==== SUPPLIED MATERIAL ====
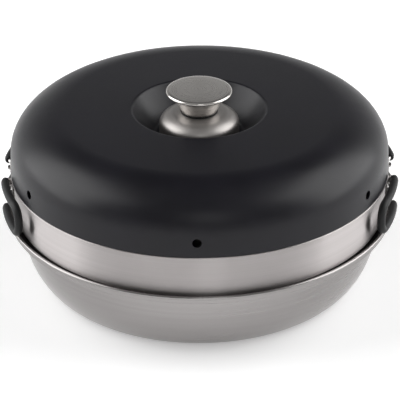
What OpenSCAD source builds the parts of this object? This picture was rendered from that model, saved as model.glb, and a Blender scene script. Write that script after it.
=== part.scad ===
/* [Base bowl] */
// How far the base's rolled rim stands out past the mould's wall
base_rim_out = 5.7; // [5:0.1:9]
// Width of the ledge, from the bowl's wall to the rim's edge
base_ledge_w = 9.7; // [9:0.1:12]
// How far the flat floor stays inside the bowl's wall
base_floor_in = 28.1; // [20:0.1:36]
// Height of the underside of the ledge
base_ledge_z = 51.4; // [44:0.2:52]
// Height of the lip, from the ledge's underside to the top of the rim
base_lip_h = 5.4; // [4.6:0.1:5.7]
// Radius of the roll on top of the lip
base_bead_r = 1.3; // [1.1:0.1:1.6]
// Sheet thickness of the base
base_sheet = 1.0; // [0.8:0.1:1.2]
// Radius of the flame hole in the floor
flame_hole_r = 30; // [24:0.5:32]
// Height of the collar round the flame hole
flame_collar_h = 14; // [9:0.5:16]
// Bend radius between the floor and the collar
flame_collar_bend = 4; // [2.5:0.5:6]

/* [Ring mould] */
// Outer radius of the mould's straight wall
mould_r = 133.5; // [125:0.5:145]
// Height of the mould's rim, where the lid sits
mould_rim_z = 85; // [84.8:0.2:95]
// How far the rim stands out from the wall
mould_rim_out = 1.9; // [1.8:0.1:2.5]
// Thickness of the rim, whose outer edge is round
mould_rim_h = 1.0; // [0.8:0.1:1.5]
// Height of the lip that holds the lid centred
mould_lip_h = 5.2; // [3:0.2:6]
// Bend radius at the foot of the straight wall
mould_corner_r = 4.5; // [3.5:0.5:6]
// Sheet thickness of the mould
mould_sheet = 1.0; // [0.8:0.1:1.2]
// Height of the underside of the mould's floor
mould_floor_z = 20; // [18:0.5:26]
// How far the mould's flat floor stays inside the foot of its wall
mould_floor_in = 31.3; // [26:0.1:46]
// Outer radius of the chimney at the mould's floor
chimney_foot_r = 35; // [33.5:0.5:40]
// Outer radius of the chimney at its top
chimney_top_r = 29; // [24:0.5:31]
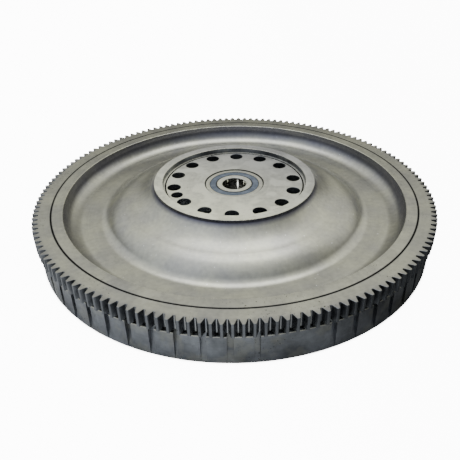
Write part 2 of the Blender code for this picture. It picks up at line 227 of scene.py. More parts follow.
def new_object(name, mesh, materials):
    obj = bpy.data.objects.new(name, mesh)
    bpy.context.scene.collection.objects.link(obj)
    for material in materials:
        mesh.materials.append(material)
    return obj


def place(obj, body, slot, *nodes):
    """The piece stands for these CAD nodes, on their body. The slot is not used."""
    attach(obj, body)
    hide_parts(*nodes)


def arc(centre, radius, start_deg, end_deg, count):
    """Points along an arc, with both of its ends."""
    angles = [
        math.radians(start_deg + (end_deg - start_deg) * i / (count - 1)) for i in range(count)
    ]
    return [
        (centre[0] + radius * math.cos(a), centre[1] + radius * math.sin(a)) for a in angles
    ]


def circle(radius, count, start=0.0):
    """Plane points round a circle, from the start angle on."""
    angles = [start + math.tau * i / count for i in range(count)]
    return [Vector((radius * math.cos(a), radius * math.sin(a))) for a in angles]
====
GOAL »
Return every entry exactly as given.

RESULT FOR THIS EXERCISE »
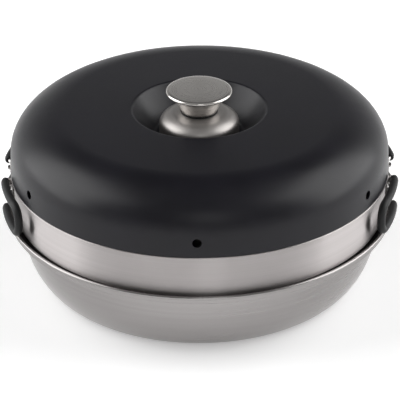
What OpenSCAD source builds the parts of this object? This picture was rendered from that model, saved as model.glb, and a Blender scene script. Write that script after it.
=== part.scad ===
/* [Base bowl] */
// How far the base's rolled rim stands out past the mould's wall
base_rim_out = 5.7; // [5:0.1:9]
// Width of the ledge, from the bowl's wall to the rim's edge
base_ledge_w = 9.7; // [9:0.1:12]
// How far the flat floor stays inside the bowl's wall
base_floor_in = 28.1; // [20:0.1:36]
// Height of the underside of the ledge
base_ledge_z = 51.4; // [44:0.2:52]
// Height of the lip, from the ledge's underside to the top of the rim
base_lip_h = 5.4; // [4.6:0.1:5.7]
// Radius of the roll on top of the lip
base_bead_r = 1.3; // [1.1:0.1:1.6]
// Sheet thickness of the base
base_sheet = 1.0; // [0.8:0.1:1.2]
// Radius of the flame hole in the floor
flame_hole_r = 30; // [24:0.5:32]
// Height of the collar round the flame hole
flame_collar_h = 14; // [9:0.5:16]
// Bend radius between the floor and the collar
flame_collar_bend = 4; // [2.5:0.5:6]

/* [Ring mould] */
// Outer radius of the mould's straight wall
mould_r = 133.5; // [125:0.5:145]
// Height of the mould's rim, where the lid sits
mould_rim_z = 85; // [84.8:0.2:95]
// How far the rim stands out from the wall
mould_rim_out = 1.9; // [1.8:0.1:2.5]
// Thickness of the rim, whose outer edge is round
mould_rim_h = 1.0; // [0.8:0.1:1.5]
// Height of the lip that holds the lid centred
mould_lip_h = 5.2; // [3:0.2:6]
// Bend radius at the foot of the straight wall
mould_corner_r = 4.5; // [3.5:0.5:6]
// Sheet thickness of the mould
mould_sheet = 1.0; // [0.8:0.1:1.2]
// Height of the underside of the mould's floor
mould_floor_z = 20; // [18:0.5:26]
// How far the mould's flat floor stays inside the foot of its wall
mould_floor_in = 31.3; // [26:0.1:46]
// Outer radius of the chimney at the mould's floor
chimney_foot_r = 35; // [33.5:0.5:40]
// Outer radius of the chimney at its top
chimney_top_r = 29; // [24:0.5:31]
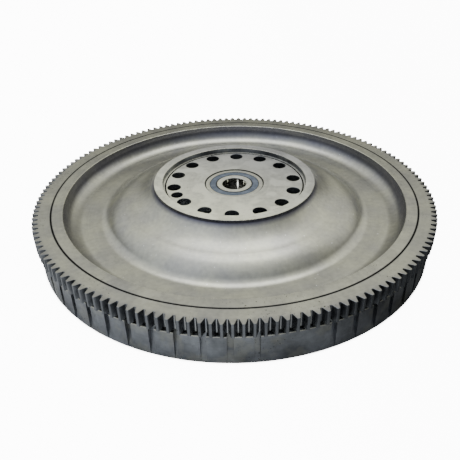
Write part 2 of the Blender code for this picture. It picks up at line 227 of scene.py. More parts follow.
def new_object(name, mesh, materials):
    obj = bpy.data.objects.new(name, mesh)
    bpy.context.scene.collection.objects.link(obj)
    for material in materials:
        mesh.materials.append(material)
    return obj


def place(obj, body, slot, *nodes):
    """The piece stands for these CAD nodes, on their body. The slot is not used."""
    attach(obj, body)
    hide_parts(*nodes)


def arc(centre, radius, start_deg, end_deg, count):
    """Points along an arc, with both of its ends."""
    angles = [
        math.radians(start_deg + (end_deg - start_deg) * i / (count - 1)) for i in range(count)
    ]
    return [
        (centre[0] + radius * math.cos(a), centre[1] + radius * math.sin(a)) for a in angles
    ]


def circle(radius, count, start=0.0):
    """Plane points round a circle, from the start angle on."""
    angles = [start + math.tau * i / count for i in range(count)]
    return [Vector((radius * math.cos(a), radius * math.sin(a))) for a in angles]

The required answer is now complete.